**Directions**:
Exactly the lines from the start of the data through the line containing "STEP_LENGTH = 25.0" should be output, with both ends kept and nothing added.

··········

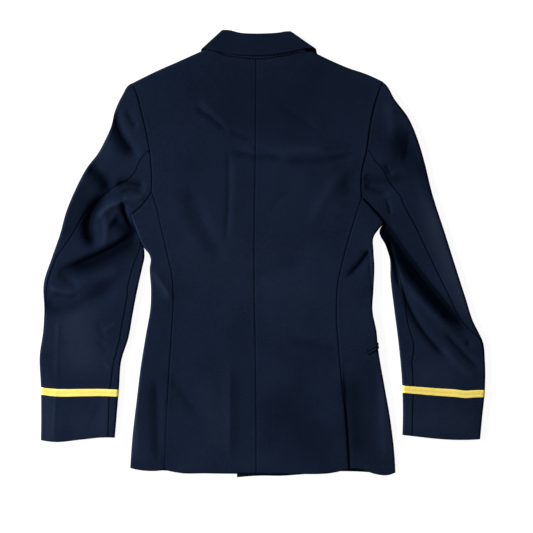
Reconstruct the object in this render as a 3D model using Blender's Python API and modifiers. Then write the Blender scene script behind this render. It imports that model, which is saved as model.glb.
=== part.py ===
# Naval dress jacket, laid flat on its front with its back up.
# Tables and sizes are in millimetres and the meshes in metres. +X is to the right seen from above,
# +Y points to the collar, and the surface that the jacket lies on is at z = 0.
# Left and right are the wearer's, which are also the viewer's because the back is up.

import math

import bmesh
import bpy
import numpy as np

MM = 0.001
CENTRE = (-0.9, 0.56)      # middle of the whole jacket in the tables' frame
CLOTH = 1.5                # thickness of a panel with its interlining
SEAM_GAP = 0.3             # space between two panels at a seam
ARMHOLE_GAP = 1.2          # the same at the armholes, whose two sides are sampled differently
LAYER_GAP = 0.3            # space between cloth that lies on cloth
EDGE_ROLL = 4.5            # how far in from a folded edge the cloth reaches its full height
LEAST_HEIGHT = 4.4         # two walls and the air between them, at the bottom of a fold
STEP_REACH = 30.0          # a layer starts to rise this far outside what it lies over
STEP_LENGTH = 25.0         # and it rises over this length

LACE_WIDTH = 12.7
LACE_THICK = 0.8
LACE_MIDDLE = {"left": (-246.4, -250.4), "right": (-251.1, -243.0)}    # y at the outer and inner edges
CUFF_LIFT = 1.1            # the cuff's underside lies on its lace, this far above the surface

BUTTON_RADIUS = 11.0
BUTTON_HEIGHT = 3.0
BUTTON_ROWS = (40.0, -45.0, -130.0)
BUTTON_COLUMNS = (-32.3, 55.7)

JET_WIDTH = 4.6
JET_THICK = 0.8
JET_LENGTH = 135.0
JET_GAP = 0.9              # space between the jets and the panel
JET_START = {"left": -9.0, "right": 17.0}    # the rear end, on top of the side panel where positive
JET_EDGE_Y = -167.0        # where the line between the jets crosses the side edge
JET_SLOPE_TOP = 0.6        # its slope on top of the side panel, and underneath
JET_SLOPE_UNDER = 0.12
VENT_LAP = 24.0            # how far the underlap reaches beneath the back
VENT_TOP = 0.745           # where each vent starts, as a share of the side-back seam

LEAF_TOP = 12.0            # top of the collar leaf above the surface
VENT_GAP = 0.6             # space between the back and the vent's underlap
LAPEL_GAP = 0.5            # space between the right front and its lapel
BUTTON_DOME = 2.1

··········

**Output below**:
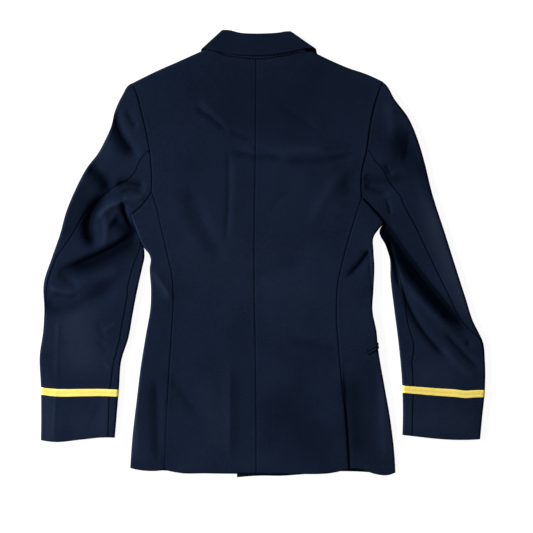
Reconstruct the object in this render as a 3D model using Blender's Python API and modifiers. Then write the Blender scene script behind this render. It imports that model, which is saved as model.glb.
=== part.py ===
# Naval dress jacket, laid flat on its front with its back up.
# Tables and sizes are in millimetres and the meshes in metres. +X is to the right seen from above,
# +Y points to the collar, and the surface that the jacket lies on is at z = 0.
# Left and right are the wearer's, which are also the viewer's because the back is up.

import math

import bmesh
import bpy
import numpy as np

MM = 0.001
CENTRE = (-0.9, 0.56)      # middle of the whole jacket in the tables' frame
CLOTH = 1.5                # thickness of a panel with its interlining
SEAM_GAP = 0.3             # space between two panels at a seam
ARMHOLE_GAP = 1.2          # the same at the armholes, whose two sides are sampled differently
LAYER_GAP = 0.3            # space between cloth that lies on cloth
EDGE_ROLL = 4.5            # how far in from a folded edge the cloth reaches its full height
LEAST_HEIGHT = 4.4         # two walls and the air between them, at the bottom of a fold
STEP_REACH = 30.0          # a layer starts to rise this far outside what it lies over
STEP_LENGTH = 25.0         # and it rises over this length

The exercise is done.